▶ **WHAT THE TASK ASKS**
For each line that holds "follow", copy the line out.

>> Start SUPPLIED DATA

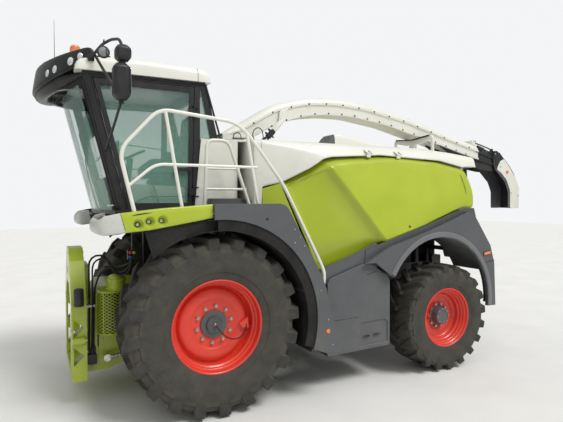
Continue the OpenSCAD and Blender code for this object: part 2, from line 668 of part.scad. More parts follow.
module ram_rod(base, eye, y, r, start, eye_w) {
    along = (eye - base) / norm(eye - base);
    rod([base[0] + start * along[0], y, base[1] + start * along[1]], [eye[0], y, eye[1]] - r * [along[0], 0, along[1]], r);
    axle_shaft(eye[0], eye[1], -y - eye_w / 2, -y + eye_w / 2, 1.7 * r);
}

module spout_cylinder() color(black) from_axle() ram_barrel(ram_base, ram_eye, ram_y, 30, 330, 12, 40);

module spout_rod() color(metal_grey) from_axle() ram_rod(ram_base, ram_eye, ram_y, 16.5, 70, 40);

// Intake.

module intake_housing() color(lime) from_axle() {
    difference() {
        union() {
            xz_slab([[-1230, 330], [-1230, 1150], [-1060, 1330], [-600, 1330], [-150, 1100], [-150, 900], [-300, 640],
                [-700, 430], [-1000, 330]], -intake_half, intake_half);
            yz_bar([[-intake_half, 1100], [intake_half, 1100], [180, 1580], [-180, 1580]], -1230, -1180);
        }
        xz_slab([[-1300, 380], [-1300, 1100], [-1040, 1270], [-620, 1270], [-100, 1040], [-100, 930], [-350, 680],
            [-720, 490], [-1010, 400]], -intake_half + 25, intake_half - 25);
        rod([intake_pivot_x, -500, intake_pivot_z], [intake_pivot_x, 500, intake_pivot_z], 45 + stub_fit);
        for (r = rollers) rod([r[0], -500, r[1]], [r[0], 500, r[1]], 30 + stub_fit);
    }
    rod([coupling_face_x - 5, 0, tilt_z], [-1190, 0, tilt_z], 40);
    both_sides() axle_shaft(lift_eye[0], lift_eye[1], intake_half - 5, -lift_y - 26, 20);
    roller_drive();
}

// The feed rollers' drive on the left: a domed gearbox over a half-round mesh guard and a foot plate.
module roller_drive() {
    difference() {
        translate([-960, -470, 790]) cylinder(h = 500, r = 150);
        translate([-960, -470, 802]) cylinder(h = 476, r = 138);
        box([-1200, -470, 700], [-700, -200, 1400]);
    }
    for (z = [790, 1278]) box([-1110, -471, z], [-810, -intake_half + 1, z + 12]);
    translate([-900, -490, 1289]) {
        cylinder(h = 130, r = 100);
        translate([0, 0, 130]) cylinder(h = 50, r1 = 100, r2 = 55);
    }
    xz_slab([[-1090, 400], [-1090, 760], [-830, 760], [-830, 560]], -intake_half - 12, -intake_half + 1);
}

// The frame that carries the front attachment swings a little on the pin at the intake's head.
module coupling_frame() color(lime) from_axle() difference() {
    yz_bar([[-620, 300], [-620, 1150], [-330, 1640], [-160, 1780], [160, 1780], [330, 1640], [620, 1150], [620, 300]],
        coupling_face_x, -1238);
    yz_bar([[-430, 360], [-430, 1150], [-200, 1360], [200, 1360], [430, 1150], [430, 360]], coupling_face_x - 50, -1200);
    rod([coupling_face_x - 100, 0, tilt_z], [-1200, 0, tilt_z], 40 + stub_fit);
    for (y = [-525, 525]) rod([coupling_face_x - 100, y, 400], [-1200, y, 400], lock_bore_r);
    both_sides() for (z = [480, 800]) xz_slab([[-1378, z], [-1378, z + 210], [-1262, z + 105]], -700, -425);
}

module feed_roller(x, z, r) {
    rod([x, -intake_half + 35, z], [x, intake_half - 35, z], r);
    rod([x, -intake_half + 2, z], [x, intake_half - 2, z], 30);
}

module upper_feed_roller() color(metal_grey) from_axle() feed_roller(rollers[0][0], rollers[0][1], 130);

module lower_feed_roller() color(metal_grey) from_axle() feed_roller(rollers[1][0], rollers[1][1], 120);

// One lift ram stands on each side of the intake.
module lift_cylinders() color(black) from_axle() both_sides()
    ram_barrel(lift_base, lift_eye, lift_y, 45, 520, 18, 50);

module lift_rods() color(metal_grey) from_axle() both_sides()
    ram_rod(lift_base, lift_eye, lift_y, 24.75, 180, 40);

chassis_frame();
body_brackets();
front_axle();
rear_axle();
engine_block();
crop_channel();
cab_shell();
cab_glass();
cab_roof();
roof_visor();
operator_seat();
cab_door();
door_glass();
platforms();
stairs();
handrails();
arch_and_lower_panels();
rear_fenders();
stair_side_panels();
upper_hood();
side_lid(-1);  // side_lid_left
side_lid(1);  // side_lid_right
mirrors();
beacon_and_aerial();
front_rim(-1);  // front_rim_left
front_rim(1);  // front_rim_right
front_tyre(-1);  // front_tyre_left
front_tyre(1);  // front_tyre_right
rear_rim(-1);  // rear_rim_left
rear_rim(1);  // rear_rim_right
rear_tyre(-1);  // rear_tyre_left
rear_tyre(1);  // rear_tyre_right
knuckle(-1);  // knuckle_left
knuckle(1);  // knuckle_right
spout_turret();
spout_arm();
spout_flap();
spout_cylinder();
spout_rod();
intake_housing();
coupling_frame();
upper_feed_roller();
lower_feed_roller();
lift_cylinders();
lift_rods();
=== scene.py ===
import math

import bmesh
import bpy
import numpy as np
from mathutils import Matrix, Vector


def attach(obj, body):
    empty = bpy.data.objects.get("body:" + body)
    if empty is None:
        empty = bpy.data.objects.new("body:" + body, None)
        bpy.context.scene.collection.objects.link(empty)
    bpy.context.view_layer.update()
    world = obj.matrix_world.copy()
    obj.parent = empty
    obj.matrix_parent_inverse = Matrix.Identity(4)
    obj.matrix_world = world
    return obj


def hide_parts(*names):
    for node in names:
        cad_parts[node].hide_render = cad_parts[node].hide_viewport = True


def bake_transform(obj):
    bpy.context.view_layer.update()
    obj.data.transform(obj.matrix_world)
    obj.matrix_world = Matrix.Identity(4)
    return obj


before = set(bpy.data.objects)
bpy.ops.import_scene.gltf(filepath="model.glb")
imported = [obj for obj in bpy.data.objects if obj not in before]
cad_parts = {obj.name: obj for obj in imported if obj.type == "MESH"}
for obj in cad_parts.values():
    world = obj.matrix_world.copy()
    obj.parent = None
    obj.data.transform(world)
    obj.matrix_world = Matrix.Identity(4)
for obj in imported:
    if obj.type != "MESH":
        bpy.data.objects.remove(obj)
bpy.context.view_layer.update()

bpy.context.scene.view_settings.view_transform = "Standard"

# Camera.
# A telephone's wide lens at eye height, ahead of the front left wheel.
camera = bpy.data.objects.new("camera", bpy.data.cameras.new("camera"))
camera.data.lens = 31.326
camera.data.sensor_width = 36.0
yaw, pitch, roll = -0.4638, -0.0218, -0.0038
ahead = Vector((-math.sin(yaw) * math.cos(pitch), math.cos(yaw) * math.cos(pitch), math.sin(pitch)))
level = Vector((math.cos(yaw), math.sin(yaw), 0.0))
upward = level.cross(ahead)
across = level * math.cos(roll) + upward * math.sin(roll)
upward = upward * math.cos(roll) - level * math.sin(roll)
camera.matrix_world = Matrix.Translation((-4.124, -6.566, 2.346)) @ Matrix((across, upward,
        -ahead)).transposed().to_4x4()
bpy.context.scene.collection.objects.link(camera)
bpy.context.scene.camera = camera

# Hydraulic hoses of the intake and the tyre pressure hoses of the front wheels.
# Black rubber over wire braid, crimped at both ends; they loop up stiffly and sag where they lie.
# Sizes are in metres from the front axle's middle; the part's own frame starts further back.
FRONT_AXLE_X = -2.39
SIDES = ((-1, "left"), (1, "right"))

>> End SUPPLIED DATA
>> Start SUPPLIED DATA

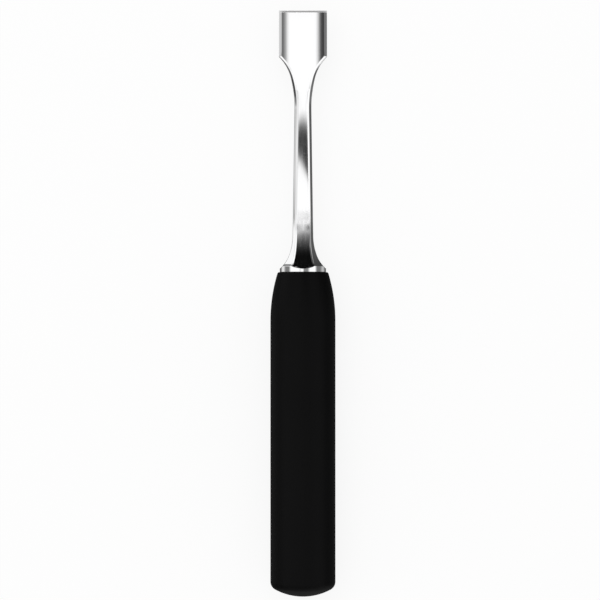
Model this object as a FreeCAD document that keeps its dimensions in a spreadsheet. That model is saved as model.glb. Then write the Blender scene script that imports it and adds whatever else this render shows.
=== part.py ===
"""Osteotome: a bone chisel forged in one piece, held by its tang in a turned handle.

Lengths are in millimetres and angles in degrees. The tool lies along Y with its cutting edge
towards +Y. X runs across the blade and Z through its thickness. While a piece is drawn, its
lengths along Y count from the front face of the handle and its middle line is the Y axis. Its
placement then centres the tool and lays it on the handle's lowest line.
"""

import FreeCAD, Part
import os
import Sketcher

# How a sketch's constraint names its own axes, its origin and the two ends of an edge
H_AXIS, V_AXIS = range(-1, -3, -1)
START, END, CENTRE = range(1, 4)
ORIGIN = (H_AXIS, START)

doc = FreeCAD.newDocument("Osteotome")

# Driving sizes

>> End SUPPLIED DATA
>> Start SUPPLIED DATA

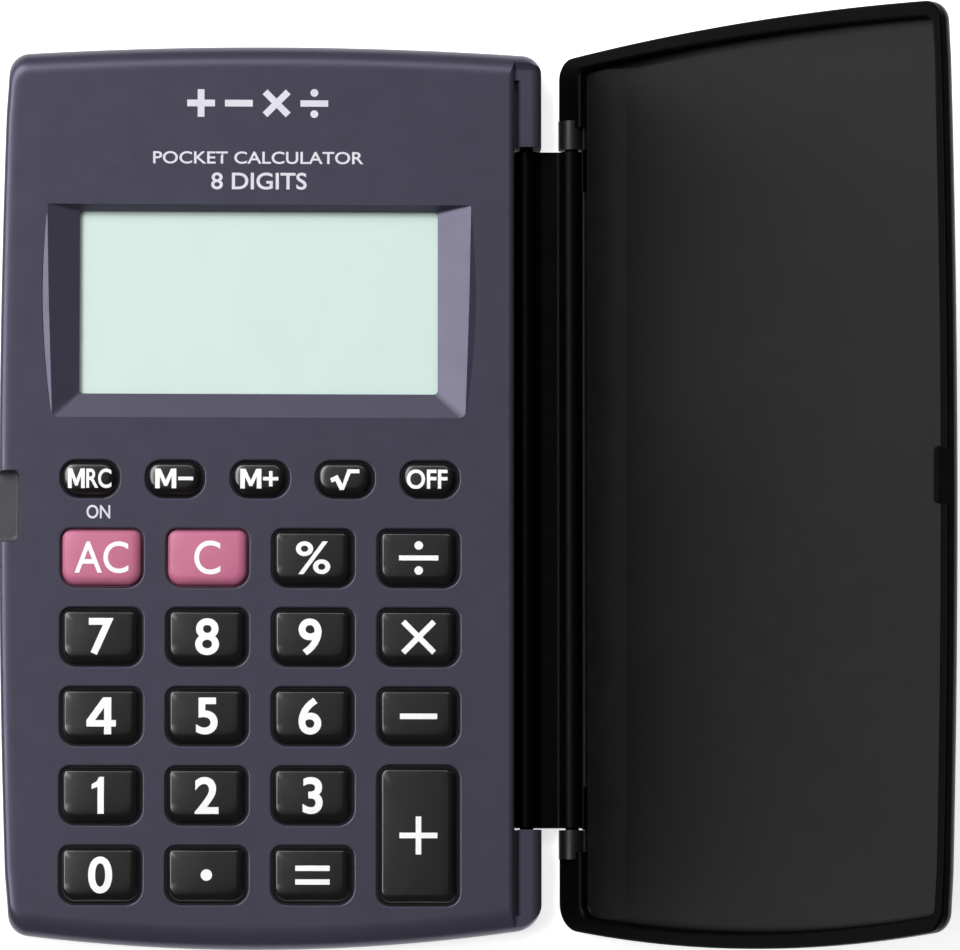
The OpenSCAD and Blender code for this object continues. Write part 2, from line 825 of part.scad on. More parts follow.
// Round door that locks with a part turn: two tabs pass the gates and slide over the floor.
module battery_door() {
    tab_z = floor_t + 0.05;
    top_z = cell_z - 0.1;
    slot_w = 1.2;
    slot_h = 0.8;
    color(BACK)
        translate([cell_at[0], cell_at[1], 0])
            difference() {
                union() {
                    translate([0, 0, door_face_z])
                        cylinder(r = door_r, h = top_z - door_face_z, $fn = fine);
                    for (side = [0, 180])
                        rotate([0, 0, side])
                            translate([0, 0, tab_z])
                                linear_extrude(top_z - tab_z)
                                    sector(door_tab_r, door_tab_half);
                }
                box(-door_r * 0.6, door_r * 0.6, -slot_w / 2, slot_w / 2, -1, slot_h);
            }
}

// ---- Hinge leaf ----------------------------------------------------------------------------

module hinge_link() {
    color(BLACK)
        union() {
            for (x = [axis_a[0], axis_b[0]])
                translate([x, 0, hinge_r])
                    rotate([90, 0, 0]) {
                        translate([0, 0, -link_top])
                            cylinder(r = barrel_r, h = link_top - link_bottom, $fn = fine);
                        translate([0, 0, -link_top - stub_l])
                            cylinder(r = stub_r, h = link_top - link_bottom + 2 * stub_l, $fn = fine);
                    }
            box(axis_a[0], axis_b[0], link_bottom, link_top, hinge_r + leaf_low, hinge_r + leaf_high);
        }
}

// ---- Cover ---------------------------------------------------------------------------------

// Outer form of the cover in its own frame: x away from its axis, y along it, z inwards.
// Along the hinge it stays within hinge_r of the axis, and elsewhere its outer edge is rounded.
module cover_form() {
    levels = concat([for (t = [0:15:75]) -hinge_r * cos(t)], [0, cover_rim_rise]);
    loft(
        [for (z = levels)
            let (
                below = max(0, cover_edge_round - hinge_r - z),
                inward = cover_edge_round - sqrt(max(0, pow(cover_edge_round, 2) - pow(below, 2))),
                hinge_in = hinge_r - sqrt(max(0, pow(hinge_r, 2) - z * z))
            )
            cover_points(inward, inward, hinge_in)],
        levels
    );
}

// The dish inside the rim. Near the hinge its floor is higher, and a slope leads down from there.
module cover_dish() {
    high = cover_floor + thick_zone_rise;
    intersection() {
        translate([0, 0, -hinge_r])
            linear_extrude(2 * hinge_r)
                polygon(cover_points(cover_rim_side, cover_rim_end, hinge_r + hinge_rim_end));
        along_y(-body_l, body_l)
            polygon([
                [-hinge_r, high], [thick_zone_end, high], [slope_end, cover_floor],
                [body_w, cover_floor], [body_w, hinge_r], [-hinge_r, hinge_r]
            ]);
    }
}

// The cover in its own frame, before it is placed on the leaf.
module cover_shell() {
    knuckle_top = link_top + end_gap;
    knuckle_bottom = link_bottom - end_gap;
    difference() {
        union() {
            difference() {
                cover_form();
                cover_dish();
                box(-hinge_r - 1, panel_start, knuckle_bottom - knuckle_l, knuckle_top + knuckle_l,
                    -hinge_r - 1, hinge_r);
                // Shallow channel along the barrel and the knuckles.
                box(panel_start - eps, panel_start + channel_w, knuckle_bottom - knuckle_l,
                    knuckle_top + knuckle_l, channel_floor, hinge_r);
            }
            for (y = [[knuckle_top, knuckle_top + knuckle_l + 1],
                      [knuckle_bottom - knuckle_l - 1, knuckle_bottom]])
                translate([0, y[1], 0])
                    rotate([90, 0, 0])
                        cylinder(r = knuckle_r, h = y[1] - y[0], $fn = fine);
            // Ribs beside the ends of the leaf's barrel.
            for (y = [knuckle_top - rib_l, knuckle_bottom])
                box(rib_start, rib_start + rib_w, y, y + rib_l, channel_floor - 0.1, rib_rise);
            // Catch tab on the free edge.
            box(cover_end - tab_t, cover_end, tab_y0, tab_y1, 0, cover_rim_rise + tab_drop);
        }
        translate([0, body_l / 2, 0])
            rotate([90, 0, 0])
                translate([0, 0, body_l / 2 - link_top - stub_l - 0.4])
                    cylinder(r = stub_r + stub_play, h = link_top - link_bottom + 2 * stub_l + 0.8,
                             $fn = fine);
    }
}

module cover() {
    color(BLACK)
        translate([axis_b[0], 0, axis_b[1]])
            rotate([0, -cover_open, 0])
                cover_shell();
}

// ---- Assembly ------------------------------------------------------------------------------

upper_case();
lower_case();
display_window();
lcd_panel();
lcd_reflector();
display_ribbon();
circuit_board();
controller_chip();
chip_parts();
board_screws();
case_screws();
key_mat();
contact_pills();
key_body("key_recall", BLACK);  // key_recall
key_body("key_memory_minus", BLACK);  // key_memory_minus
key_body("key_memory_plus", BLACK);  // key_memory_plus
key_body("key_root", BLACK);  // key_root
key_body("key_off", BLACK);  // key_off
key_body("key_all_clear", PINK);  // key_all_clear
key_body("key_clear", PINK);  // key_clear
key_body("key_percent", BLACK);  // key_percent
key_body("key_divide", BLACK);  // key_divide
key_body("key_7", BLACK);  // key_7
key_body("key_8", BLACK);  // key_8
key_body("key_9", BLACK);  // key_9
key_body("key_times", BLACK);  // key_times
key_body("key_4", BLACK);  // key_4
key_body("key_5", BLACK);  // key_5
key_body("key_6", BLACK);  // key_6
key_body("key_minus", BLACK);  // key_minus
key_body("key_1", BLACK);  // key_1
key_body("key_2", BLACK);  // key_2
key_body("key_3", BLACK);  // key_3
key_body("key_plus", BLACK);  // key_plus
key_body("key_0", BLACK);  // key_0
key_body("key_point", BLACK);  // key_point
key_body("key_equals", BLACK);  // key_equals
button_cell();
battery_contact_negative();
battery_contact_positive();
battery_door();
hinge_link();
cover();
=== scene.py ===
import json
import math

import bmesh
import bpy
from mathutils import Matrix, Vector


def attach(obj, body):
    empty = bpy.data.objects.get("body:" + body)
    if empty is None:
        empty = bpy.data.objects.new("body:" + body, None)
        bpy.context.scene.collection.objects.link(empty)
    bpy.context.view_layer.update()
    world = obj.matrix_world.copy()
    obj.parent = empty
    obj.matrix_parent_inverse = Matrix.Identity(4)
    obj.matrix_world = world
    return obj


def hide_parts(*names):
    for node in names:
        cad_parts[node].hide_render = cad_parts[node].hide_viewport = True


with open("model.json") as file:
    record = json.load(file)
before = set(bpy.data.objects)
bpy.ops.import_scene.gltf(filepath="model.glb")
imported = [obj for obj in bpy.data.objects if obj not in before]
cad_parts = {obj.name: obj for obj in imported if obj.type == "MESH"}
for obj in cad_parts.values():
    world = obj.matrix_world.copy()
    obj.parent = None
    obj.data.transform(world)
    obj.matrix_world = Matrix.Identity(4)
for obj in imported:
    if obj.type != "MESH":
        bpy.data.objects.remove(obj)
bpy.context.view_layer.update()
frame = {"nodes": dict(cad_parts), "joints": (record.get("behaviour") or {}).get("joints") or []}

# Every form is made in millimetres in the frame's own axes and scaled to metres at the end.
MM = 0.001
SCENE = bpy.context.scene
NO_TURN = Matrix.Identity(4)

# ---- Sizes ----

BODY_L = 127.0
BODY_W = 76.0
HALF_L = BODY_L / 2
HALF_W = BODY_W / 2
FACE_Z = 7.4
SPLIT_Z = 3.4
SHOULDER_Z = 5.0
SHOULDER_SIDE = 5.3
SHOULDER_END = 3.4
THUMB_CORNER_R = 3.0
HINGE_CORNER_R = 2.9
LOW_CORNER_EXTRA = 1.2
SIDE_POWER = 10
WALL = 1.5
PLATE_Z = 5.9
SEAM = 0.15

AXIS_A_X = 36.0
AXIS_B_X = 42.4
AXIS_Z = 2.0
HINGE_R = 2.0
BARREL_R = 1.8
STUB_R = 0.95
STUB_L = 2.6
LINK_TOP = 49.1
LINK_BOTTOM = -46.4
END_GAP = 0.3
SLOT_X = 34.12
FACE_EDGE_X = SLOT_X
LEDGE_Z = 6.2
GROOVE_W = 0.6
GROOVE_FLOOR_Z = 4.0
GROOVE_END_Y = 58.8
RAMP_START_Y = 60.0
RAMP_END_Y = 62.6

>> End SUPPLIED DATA

▶ **RESPONSE**
Continue the OpenSCAD and Blender code for this object: part 2, from line 668 of part.scad. More parts follow.
The OpenSCAD and Blender code for this object continues. Write part 2, from line 825 of part.scad on. More parts follow.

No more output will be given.